The Indian navy wants to field an unmanned rotorcraft sooner than first thought, triggering a procurement competition even ahead of an existing bilateral development project.
India had been planning on the work with Israel Aerospace Industries (IAI) to deliver the naval rotary unmanned air vehicle (NRUAV), a system being developed using Alouette III (Chetak) airframes built by Hindustan Aeronautics Ltd. (HAL). But Indian navy sources say they now urgently need to field at least a small number of vertical-takeoff-and-landing unmanned air systems.
That is bad news for the NRUAV, at least in the short term. IAI has been trumpeting the NRUAV for more than a year. However, delays in its development program, particularly with the autonomous landing system, appear to have contributed to the navy's decision to look for an alternative.
A leading candidate for the program may now be the Northrop Grumman MQ"‘8B Fire Scout. The company has courted the Indian navy for more than two years as part of its expansive international marketing push before the Fire Scout becomes operational in the U.S. this year.
Navy officials have indicated that the Fire Scout is perhaps the only platform available that could fulfill its immediate requirements, since most other unmanned helicopter efforts, including the EADS Orka and Boeing A160 Hummingbird, are still in development. Nevertheless, the road to market for Northrop Grumman now appears to be the request for information (RFI), for which responses are due Sept. 10.
In the run up to the latest turn of events, Northrop Grumman officials questioned the maturity of the Israeli NRUAV approach. In March, Fire Scout Business Development Director Mike Fuqua said that while the company "is aware of the initiative announced by the Indian government regarding NRUAV, we are convinced that once the issues of complexity, capability, maturity and reliability are evaluated, the Indian navy will recognize that Fire Scout will provide the best, most cost-effective, and most rapid [vertical-takeoff UAV] capability for their forces at sea."
Northrop Grumman is hardly the only company eyeing the Indian requirement. In October 2007, Austria's Schiebel demonstrated the performance of the S-100 Camcopter in the Arabian Sea from an Indian Sukanya-class offshore patrol vessel. But the navy RFI calls for a platform with performance parameters that substantially exceed that of the S-100.
The navy has stipulated it wants a vehicle with an operating range of more than 50 nm., endurance of at least 4 hr., a high service ceiling platform and maritime surveillance and signals intelligence payloads. The new system is likely to be weaponized, too.
Nevertheless, the navy's decision to reach out to industry for new ideas has come as a surprise to industry officials since the service traditionally invests and backs programs that have maximum indigenous participation, workshare or technology. The NRUAV program was born of that philosophy: The service asked HAL if it could deliver such a system based on the Alouette III and that request then triggered the dialog with the Israelis, who maintained they could offer a suitable autopilot and were willing to undertake the task as a commercial venture.
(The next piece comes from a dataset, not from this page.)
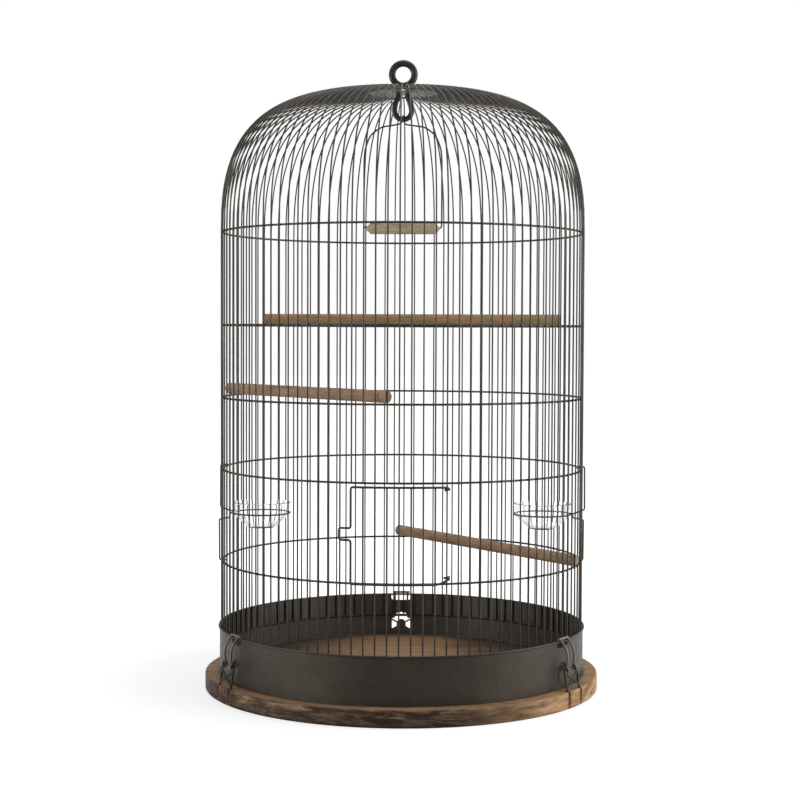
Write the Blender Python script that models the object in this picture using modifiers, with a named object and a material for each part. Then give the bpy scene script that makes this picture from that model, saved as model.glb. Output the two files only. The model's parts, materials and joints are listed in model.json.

In June 2008, then-Indian navy chief Adm. Arun Prakash, who instigated the NRUAV program during his tenure, said, "we had a cheap, simple, reliable, shipborne rotary-wing airframe/engine almost 100% Indian made—the Chetak. Without its two pilots, it would also have a huge payload. HAL wanted a chunk of the action, which was also good. So it looked like a win-win all round."
The IAI-HAL NRUAV is to be capable of over-the-horizon targeting and built with fully redundant systems, all-weather capabilities and sensor flexibility. There have been discussions about optionally weaponizing the platform as well, though the navy has not confirmed this.
If the navy ultimately chooses an import, the new assets will be deployed initially on its indigenous Project 17 stealth frigates and Project 15A destroyers.